Bolivar’s first impact as a leader had more influence because his nationality distinguished himself far more than Miranda to the people. His ideas could be taken more seriously because he lived the majority of his life in his homeland but also because he seemed to genuinely care about the future of his homeland rather than use it as a prop for his own glory. In 1810, Bolivar made his first move against Spain with the support of Venezuela to seek out the aid of British naval power. In his letter to the Marquess of Wellesley, Bolivar declared the colony’s intent, “far from desiring to sever the ties that have bound her to the mother country, Venezuela has sought only to place herself in a position to obviate the dangers that threaten her.”[25] By requesting the support of the British, the tides already turned against Spanish control of the colonies. Bolivar took the opportunity to turn to another country for help, making Spain look like an inadequate leader, and in doing so he kick started the progression towards independence.

To Bolivar, the military man, independence could not be found through government treaties but only in fighting and his rise to power began with Miranda’s fall. The two worked together in Venezuela for a small amount of time in 1812. Bolivar grew tired of Miranda’s passiveness in leading campaigns and even turned Miranda in to the Spanish army after he began compromising with the Spanish armies for peace. Bolivar saw Spanish Americans as, “peoples who are ignorant of the value of their rights”[26] and felt it his duty to enlighten them.

While Miranda looked to the United States as his preferred inspiration of government, Bolivar looked beyond North America to England’s government for his inspiration. Bolivar also knew he had to establish a well-ordered hierarchy to repress the chaos that would emerge from the totally new government he had in store. Though Bolivar praised the ideals of democracy, he taught and pushed for a strong central government that had total control over everything.  Bolivar grew up as a military man and believed it to be the best form of government control for Spanish America.[27]

By the time Bolivar could establish himself as a legitimate leader for rebellion against Spain’s government in the colonies, the people had begun to grow increasingly weary of the limitations that the crown placed upon them. Spanish visitors to the colonies wrote reports to the King worrying over the discontent that brewed among the middle class colonists. Because of these reports, stricter lines of government controlled any possibility of rebellion. Spanish Americans however saw these growing restrictions as more hostile acts against them by their repressive government.[28] Bolivar’s timing to push for independence hit at the right moment in 1810. The people of Venezuela were ready to fight for their freedom, but only needed a leader to unite them together and show them the way.

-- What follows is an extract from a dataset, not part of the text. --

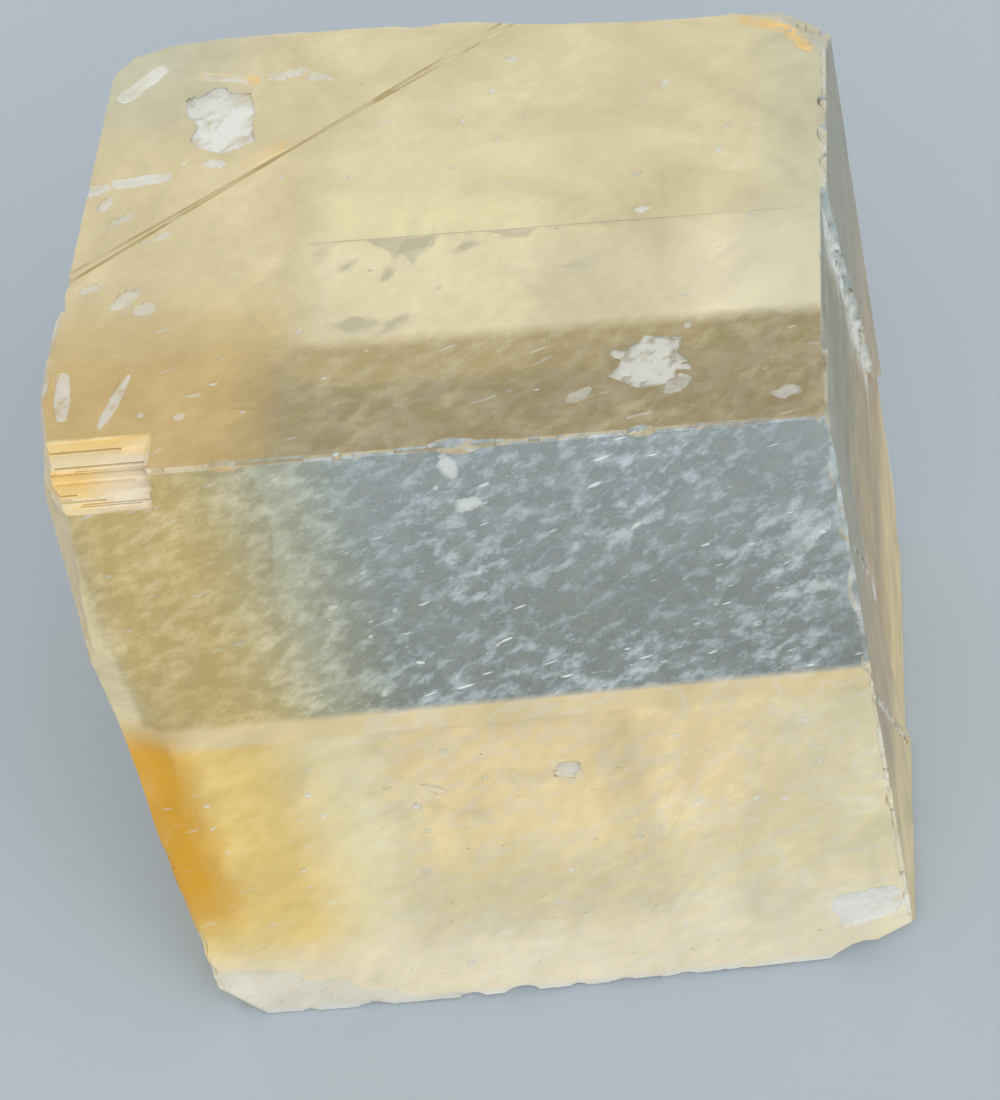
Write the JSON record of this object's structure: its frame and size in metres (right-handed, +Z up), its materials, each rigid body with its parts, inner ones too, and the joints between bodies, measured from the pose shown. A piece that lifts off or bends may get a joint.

It took a little less than a year for Bolivar to make his formal move for independence in Caracas. On July 4, 1811, Bolivar began his attack on the way Spain controlled Spanish American government. Similar to the United States’ dislike of England’s control over their government and policies, Bolivar and his supporters grew tired of the power Spain took to control the colonies. After 300 years of growing oppression, Bolivar and his supporters had enough and declared; “Let us fearlessly lay the cornerstone of South American liberty; if we hesitate we are lost.”[29] Bolivar pushed for an immediate reaction and received a barrage of support. Later that November in 1811, in a letter to Jose de Sata y Bussy, the Spanish Secretary of War, Bolivar noted that official Spanish messengers immediately sought him out after his speech seeking peaceful reconciliation. At the same time Spain tried to calm Bolivar and his supporters down, however, news from the nearby town of Valencia announced that government leaders continued their tight control over its subjects. In response, Bolivar led a small army to the city initially as a show of force that ended with unexpected fighting. Under Bolivar’s command, however, Valencia got rid of its Spanish rulers and made a strong first impression that shook Spain's initial confidence that this rebellion could be pacified.[30]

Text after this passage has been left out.